Records from a collection
***
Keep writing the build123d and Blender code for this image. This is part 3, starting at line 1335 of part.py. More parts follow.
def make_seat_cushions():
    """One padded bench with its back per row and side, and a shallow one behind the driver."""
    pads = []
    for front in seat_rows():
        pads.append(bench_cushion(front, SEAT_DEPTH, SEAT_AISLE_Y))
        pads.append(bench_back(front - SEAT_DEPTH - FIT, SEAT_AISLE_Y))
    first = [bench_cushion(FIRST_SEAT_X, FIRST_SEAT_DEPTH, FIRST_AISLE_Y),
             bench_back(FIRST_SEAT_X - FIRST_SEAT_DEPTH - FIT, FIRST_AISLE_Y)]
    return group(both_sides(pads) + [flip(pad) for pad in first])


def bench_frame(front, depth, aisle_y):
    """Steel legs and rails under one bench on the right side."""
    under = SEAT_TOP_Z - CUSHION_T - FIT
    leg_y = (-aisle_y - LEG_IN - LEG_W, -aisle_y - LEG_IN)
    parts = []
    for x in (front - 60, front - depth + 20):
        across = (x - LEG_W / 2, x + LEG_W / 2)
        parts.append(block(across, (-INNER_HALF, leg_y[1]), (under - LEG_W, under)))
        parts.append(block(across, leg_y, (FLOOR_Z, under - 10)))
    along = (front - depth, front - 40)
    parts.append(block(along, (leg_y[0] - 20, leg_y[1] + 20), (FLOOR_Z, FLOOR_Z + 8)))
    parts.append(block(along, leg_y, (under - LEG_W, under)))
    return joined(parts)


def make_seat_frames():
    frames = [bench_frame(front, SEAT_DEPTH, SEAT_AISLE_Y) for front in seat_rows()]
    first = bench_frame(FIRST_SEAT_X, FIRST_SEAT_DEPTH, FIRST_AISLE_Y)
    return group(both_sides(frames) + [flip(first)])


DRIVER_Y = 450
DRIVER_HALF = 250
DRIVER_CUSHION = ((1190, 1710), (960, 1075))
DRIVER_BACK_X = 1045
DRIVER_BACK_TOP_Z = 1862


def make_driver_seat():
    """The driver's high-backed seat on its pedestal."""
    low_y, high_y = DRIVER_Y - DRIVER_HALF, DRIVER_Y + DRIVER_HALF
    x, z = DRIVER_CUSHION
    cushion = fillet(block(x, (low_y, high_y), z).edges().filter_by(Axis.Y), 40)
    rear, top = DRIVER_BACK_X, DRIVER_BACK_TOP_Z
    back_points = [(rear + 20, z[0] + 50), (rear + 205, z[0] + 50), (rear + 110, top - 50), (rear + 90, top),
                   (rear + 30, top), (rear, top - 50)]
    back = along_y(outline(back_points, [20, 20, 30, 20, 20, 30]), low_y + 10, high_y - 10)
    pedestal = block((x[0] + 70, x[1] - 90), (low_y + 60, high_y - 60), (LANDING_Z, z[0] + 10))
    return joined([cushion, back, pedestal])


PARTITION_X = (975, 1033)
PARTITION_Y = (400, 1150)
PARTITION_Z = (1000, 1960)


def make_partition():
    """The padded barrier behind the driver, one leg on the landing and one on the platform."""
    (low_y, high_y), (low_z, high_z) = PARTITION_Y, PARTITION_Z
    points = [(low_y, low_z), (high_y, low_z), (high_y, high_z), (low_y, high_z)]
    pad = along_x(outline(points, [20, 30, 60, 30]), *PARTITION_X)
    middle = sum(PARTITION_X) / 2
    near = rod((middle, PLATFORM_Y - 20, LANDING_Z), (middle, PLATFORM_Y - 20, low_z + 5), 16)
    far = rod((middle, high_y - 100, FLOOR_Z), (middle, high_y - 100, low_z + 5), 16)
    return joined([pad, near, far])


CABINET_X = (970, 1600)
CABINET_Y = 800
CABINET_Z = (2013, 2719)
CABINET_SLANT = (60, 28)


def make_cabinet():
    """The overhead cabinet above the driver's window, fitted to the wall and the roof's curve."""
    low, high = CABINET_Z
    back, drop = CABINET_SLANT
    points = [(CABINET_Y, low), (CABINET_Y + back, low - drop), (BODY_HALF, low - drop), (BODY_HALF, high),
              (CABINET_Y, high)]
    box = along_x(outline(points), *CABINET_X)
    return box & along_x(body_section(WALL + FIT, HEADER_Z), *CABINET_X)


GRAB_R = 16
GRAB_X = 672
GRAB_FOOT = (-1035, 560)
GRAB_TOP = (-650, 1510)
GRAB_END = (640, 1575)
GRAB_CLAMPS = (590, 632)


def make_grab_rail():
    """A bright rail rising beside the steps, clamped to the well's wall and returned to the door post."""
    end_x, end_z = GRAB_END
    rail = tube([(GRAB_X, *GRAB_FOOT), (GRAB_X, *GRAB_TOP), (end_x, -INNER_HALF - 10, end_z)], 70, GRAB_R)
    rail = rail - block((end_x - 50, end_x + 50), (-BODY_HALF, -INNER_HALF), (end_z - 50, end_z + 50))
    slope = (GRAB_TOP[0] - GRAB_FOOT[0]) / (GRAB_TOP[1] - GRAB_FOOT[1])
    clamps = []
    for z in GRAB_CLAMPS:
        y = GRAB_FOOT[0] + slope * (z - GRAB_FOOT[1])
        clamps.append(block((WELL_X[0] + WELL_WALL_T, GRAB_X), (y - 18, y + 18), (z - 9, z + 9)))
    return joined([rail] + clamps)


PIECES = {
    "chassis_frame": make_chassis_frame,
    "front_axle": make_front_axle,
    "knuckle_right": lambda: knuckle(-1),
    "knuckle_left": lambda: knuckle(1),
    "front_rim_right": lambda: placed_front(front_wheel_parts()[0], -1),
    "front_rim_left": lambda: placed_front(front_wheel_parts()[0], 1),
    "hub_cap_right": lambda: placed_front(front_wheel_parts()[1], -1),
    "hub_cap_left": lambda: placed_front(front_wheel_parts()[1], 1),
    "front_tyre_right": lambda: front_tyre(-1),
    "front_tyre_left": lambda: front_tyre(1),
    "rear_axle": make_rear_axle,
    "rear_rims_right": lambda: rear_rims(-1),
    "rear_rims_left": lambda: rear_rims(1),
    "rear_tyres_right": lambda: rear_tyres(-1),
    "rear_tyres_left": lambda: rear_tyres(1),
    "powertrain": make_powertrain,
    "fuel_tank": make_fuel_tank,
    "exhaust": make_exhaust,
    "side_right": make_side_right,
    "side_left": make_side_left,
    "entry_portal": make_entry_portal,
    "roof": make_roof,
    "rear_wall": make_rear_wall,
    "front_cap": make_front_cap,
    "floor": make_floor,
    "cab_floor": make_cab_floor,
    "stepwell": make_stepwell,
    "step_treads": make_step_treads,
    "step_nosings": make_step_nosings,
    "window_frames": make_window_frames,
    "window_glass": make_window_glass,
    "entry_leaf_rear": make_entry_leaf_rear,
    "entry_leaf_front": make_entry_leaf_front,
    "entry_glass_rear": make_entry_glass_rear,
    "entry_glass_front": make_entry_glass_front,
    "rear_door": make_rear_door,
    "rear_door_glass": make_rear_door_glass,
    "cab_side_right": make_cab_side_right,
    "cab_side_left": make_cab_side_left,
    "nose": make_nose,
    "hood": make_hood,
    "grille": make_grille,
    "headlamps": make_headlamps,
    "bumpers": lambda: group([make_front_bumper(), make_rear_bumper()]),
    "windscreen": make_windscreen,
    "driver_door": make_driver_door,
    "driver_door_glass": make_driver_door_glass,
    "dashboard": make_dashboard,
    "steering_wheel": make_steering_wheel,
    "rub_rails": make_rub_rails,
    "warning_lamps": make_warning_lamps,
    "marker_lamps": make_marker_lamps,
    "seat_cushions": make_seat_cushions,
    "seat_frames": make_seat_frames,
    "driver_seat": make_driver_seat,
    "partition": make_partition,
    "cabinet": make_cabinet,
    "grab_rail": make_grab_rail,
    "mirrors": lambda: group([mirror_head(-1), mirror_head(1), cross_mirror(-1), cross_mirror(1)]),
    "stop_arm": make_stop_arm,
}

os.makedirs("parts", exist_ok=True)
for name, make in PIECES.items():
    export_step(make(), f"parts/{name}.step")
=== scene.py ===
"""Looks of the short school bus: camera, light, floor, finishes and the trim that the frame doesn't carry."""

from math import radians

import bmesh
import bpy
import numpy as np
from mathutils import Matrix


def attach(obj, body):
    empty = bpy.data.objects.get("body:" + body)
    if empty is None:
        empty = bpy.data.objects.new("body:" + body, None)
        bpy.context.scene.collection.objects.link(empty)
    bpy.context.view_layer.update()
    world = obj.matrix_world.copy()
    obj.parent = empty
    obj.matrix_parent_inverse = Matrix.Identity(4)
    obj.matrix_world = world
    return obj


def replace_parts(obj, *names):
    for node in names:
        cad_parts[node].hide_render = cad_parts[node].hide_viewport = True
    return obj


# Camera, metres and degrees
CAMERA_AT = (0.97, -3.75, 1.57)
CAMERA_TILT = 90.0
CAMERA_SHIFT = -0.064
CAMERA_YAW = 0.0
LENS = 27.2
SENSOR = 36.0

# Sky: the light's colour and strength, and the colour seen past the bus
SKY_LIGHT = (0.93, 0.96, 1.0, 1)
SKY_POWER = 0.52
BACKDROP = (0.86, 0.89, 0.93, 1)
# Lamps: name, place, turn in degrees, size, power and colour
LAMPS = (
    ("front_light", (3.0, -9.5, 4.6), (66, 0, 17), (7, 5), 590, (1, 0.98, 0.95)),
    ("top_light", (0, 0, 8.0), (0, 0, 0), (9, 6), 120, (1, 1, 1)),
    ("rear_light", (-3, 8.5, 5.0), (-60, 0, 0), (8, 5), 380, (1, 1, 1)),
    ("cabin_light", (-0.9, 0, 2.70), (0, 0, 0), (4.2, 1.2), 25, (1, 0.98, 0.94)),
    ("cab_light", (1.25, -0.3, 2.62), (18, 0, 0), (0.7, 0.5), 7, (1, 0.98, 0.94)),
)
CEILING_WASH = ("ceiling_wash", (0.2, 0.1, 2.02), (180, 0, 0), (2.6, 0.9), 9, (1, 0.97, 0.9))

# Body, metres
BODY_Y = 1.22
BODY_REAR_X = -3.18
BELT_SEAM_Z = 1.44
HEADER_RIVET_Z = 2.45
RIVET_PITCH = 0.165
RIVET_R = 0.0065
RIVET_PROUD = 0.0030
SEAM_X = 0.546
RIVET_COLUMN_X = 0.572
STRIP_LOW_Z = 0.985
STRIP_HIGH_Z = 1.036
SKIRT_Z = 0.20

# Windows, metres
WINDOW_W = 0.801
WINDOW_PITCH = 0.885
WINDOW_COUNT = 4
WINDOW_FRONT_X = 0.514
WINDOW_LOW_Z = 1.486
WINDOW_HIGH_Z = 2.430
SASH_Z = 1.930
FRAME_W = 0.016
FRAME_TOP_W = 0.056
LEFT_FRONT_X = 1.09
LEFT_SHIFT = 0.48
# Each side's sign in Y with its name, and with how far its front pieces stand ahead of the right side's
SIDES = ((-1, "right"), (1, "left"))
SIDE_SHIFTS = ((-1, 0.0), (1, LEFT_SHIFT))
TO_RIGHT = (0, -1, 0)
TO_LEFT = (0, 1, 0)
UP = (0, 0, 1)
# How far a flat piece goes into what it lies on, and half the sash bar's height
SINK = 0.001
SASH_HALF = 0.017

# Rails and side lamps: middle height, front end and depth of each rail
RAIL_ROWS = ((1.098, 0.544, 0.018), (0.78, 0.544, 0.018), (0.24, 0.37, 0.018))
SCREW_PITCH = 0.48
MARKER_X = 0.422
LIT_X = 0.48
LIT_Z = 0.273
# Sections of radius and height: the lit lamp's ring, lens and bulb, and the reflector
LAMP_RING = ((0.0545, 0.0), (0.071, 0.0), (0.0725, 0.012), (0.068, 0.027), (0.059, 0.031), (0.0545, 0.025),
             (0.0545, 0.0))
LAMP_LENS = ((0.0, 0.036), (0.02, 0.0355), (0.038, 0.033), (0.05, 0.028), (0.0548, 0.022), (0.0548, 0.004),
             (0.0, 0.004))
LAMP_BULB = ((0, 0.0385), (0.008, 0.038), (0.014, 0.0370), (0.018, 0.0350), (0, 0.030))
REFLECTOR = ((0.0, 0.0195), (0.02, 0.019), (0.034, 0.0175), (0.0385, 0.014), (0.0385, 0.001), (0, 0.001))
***
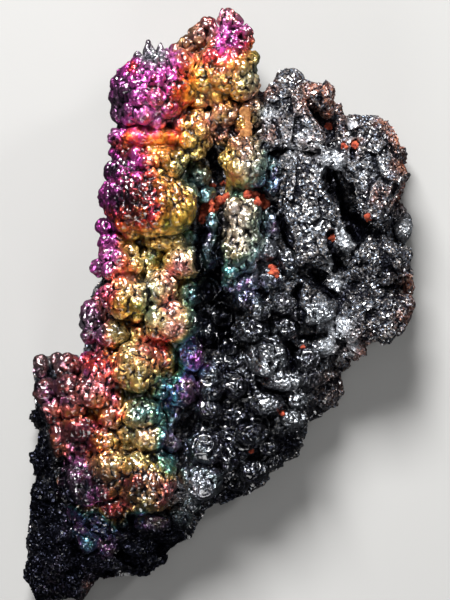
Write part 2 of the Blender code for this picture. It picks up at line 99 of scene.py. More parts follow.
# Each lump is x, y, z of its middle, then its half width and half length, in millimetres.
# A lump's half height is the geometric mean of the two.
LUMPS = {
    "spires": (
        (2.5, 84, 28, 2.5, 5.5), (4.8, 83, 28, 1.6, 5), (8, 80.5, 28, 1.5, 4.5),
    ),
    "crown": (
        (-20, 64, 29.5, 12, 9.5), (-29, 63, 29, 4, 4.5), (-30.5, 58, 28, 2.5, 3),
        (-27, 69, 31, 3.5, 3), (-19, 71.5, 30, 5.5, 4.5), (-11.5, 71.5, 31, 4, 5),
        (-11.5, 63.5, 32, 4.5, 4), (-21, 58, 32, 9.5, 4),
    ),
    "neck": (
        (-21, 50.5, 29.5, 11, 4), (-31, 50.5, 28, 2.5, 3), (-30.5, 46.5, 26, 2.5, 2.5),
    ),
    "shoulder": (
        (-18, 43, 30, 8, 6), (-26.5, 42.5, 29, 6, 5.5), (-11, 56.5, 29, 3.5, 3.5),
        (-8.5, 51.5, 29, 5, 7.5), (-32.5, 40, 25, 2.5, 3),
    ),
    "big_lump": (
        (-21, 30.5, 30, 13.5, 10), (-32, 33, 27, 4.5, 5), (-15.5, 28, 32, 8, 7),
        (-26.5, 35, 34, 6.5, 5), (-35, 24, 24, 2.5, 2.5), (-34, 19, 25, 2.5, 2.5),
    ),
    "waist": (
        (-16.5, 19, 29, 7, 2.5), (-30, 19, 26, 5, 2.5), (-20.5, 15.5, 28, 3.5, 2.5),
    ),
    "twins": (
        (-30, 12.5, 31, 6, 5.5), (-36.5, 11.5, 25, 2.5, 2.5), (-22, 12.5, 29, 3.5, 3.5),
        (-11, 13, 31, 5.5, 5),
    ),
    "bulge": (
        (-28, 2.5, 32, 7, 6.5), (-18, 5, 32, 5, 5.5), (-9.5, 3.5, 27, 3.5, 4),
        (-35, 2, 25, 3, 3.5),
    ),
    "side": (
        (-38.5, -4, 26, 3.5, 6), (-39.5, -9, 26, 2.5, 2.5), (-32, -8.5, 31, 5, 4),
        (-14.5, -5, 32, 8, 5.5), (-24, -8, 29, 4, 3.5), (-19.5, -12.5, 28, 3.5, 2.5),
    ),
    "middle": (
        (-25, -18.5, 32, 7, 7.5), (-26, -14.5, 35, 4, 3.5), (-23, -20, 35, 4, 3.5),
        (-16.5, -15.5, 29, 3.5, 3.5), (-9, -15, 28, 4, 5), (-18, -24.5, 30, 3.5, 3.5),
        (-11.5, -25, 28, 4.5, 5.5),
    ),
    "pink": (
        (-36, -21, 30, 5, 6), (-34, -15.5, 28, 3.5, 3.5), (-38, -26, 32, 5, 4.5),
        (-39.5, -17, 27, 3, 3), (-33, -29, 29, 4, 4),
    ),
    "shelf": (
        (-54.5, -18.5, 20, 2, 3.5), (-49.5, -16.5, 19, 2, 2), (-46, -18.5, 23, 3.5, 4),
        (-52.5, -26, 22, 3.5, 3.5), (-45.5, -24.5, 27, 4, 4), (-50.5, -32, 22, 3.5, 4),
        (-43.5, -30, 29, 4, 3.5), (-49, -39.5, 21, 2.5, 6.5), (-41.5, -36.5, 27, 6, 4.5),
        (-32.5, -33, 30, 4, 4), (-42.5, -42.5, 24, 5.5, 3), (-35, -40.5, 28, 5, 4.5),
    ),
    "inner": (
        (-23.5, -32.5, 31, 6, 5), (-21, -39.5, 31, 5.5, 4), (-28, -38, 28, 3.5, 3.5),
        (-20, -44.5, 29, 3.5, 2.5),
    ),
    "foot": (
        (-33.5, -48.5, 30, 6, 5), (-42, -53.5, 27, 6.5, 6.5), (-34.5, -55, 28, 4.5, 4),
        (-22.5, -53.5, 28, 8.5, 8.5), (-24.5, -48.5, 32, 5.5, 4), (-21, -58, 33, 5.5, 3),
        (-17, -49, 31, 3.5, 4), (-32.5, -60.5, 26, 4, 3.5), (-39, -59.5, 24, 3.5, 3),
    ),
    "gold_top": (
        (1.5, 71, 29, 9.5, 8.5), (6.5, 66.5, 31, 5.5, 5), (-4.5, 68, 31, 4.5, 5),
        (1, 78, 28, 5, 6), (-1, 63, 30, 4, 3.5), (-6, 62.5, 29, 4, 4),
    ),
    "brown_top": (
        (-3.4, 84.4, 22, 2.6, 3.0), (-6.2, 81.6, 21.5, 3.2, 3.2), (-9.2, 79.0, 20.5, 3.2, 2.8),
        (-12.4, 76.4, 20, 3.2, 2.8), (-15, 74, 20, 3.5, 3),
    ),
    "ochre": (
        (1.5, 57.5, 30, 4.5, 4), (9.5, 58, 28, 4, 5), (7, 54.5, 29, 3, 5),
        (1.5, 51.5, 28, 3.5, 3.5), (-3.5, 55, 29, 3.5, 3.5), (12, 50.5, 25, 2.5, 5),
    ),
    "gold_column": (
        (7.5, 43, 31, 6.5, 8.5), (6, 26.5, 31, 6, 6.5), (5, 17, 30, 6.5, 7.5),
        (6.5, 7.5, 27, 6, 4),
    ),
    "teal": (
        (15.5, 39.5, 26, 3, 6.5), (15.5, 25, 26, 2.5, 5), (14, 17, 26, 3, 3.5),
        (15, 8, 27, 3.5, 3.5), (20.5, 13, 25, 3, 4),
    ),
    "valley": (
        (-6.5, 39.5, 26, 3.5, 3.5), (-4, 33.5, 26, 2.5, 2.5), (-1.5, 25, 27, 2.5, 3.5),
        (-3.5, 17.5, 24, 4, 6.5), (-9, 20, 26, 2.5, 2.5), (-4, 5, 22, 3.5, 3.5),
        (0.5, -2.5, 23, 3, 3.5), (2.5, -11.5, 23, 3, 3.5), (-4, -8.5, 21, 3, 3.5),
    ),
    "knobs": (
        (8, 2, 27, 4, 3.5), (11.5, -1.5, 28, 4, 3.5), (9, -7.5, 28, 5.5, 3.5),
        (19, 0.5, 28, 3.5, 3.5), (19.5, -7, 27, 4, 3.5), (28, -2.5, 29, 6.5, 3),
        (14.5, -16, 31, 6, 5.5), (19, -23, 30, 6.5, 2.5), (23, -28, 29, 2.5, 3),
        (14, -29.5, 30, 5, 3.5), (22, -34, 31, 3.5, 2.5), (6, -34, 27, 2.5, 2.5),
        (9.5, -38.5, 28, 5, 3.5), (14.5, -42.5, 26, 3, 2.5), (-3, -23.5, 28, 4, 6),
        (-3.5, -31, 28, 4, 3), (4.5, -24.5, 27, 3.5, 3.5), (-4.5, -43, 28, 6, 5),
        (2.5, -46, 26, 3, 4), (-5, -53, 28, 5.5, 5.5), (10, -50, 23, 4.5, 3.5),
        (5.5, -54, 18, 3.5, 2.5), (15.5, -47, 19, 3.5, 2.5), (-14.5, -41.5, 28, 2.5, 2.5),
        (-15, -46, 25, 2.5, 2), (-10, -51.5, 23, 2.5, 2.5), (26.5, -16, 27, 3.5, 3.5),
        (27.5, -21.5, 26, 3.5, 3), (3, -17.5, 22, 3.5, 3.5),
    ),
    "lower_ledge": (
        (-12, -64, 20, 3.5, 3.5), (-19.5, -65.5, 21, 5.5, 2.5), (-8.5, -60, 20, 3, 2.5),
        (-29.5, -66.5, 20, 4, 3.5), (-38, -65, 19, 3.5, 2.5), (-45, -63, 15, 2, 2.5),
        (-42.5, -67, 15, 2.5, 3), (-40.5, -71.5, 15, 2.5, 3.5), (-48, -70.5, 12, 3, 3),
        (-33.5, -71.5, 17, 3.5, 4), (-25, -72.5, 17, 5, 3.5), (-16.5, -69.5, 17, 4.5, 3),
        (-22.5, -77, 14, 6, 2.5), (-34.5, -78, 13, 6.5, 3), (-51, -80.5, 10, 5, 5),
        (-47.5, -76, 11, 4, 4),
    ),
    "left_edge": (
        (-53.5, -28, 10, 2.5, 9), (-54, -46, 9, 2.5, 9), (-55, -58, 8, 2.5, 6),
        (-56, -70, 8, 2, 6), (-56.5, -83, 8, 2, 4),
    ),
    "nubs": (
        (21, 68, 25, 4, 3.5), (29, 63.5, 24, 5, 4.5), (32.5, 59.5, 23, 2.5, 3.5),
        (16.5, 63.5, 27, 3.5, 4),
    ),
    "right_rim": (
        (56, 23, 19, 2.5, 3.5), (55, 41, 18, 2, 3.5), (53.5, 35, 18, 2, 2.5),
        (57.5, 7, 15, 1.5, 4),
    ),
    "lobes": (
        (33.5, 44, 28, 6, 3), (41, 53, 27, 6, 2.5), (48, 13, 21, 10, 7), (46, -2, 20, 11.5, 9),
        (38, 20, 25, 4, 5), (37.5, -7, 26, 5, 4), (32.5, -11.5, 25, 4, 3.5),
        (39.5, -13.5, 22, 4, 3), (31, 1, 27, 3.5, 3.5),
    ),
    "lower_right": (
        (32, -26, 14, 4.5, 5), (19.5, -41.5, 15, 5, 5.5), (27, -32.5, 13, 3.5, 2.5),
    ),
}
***
WHAT YOU HAVE TO DO - Repeat the span of lines that opens with the line holding "Keep writing the" and closes with the line holding "return group(both_sides(pads) +", exactly as it stands.

EXERCISE ANSWER -
Keep writing the build123d and Blender code for this image. This is part 3, starting at line 1335 of part.py. More parts follow.
def make_seat_cushions():
    """One padded bench with its back per row and side, and a shallow one behind the driver."""
    pads = []
    for front in seat_rows():
        pads.append(bench_cushion(front, SEAT_DEPTH, SEAT_AISLE_Y))
        pads.append(bench_back(front - SEAT_DEPTH - FIT, SEAT_AISLE_Y))
    first = [bench_cushion(FIRST_SEAT_X, FIRST_SEAT_DEPTH, FIRST_AISLE_Y),
             bench_back(FIRST_SEAT_X - FIRST_SEAT_DEPTH - FIT, FIRST_AISLE_Y)]
    return group(both_sides(pads) + [flip(pad) for pad in first])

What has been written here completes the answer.